Chinese Tourist Loses Wallet, Becomes Unwitting Refugee
He said Europe was not what he'd expected
By Elizabeth Armstrong Moore,  Newser Staff
Posted Aug 9, 2016 7:03 AM CDT
A view of the old city of Heidelberg, southwest Germany, with the Old Bridge crossing the river Neckar, foreground, and the Heidelberg Castle, background left, photographed on Monday, June 25, 2007.   (AP Photo/Daniel Roland)

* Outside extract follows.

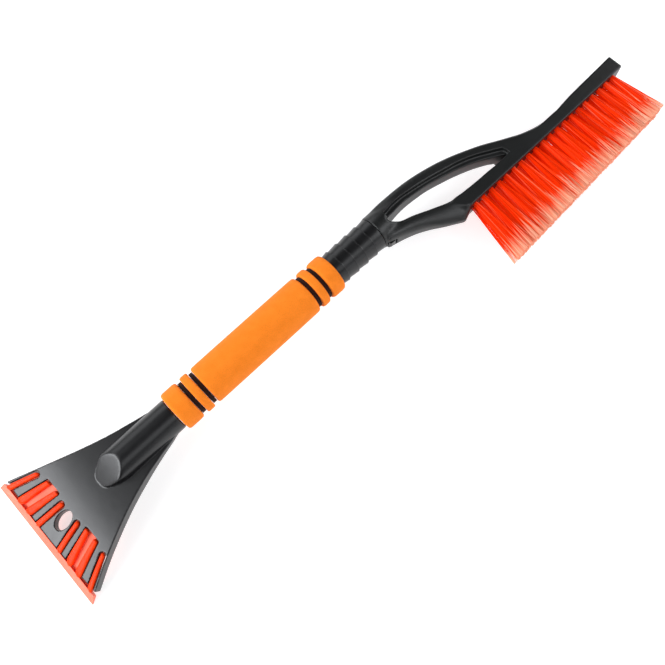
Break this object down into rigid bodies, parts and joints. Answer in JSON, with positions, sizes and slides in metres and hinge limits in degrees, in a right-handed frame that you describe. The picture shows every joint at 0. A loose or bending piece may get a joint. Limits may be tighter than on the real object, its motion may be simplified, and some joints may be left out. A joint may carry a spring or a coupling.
{
  "type": "windshield ice scraper with snow brush",
  "caption": "Long-handled car ice scraper with a ribbed translucent blade, a foam grip, and a pull-off snow brush on an open loop handle",
  "frame": {"origin": "bottom centre of the whole tool's box, with the tool lying on its back: the blade's edge is at the ground", "axes": "+X along the handle from the blade to the end of the brush, +Z out of the scraper plate's face, bristles towards -Y"},
  "size_m": [0.6726, 0.1706, 0.0529],
  "materials": {
    "black_plastic": "fine satin moulded ABS",
    "orange_polycarbonate": "clear-tinted moulded polycarbonate",
    "orange_foam": "closed-cell EVA foam with a fine matte skin",
    "black_foam": "matte closed-cell foam",
    "orange_bristle": "flagged synthetic bristle",
    "aluminium_tube": "drawn tube",
    "steel": "bright wire and screws"
  },
  "bodies": {
    "scraper_half": {"scraper_head": "black_plastic", "scraper_blade": "orange_polycarbonate", "handle_tube": "aluminium_tube", "locking_collar": "black_plastic", "shank_screw": "steel", "collar_screw": "steel", "foam_end_ring_lower": "orange_foam", "spacer_ring_1": "black_foam", "foam_small_ring_lower": "orange_foam", "spacer_ring_2": "black_foam", "foam_grip_body": "orange_foam", "spacer_ring_3": "black_foam", "foam_small_ring_upper": "orange_foam", "spacer_ring_4": "black_foam", "foam_end_ring_upper": "orange_foam"},
    "brush_half": {"brush_handle": "black_plastic", "button_spring": "steel", "tuft_01": "orange_bristle", "tuft_02": "orange_bristle", "tuft_03": "orange_bristle", "tuft_04": "orange_bristle", "tuft_05": "orange_bristle", "tuft_06": "orange_bristle", "tuft_07": "orange_bristle", "tuft_08": "orange_bristle", "tuft_09": "orange_bristle", "tuft_10": "orange_bristle", "tuft_11": "orange_bristle", "tuft_12": "orange_bristle", "tuft_13": "orange_bristle", "tuft_14": "orange_bristle", "tuft_15": "orange_bristle", "tuft_16": "orange_bristle", "tuft_17": "orange_bristle", "tuft_18": "orange_bristle", "tuft_19": "orange_bristle", "tuft_20": "orange_bristle", "tuft_anchor_01": "steel", "tuft_anchor_02": "steel", "tuft_anchor_03": "steel", "tuft_anchor_04": "steel", "tuft_anchor_05": "steel", "tuft_anchor_06": "steel", "tuft_anchor_07": "steel", "tuft_anchor_08": "steel", "tuft_anchor_09": "steel", "tuft_anchor_10": "steel", "tuft_anchor_11": "steel", "tuft_anchor_12": "steel", "tuft_anchor_13": "steel", "tuft_anchor_14": "steel", "tuft_anchor_15": "steel", "tuft_anchor_16": "steel", "tuft_anchor_17": "steel", "tuft_anchor_18": "steel", "tuft_anchor_19": "steel", "tuft_anchor_20": "steel"},
    "button": {"release_button": "black_plastic"}
  },
  "joints": [
    {"name": "brush_pull", "type": "slide", "parent": "scraper_half", "child": "brush_half", "axis": [1, 0, 0], "range_m": [0, 0.05]},
    {"name": "button_press", "type": "slide", "parent": "brush_half", "child": "button", "axis": [0, 1, 0], "range_m": [0, 0.003], "stiffness_N_per_m": 600, "springref_m": -0.002, "deforming": ["button_spring"]}
  ]
}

(Newser) – A well-dressed tourist visiting Germany from China was robbed in Heidelberg, but he filled out the wrong set of paperwork in an attempt to report the crime. Known only as Mr. L and fluent only in Mandarin, he went to the town hall instead of the police station, signed an asylum application instead of a missing item report, handed over his passport, had his fingerprints taken, and was bused 220 miles away to a refugee shelter in Duelmen. All the while he did his best at charades to communicate that he just wanted his passport so he could visit Italy and France, reports the Local. But the 31-year-old had become entangled in the German asylum system, which has processed 1 million refugees in the last year alone, reports the Guardian. Most have fled Syria, Iraq, and Afghanistan; very few have sought asylum from China.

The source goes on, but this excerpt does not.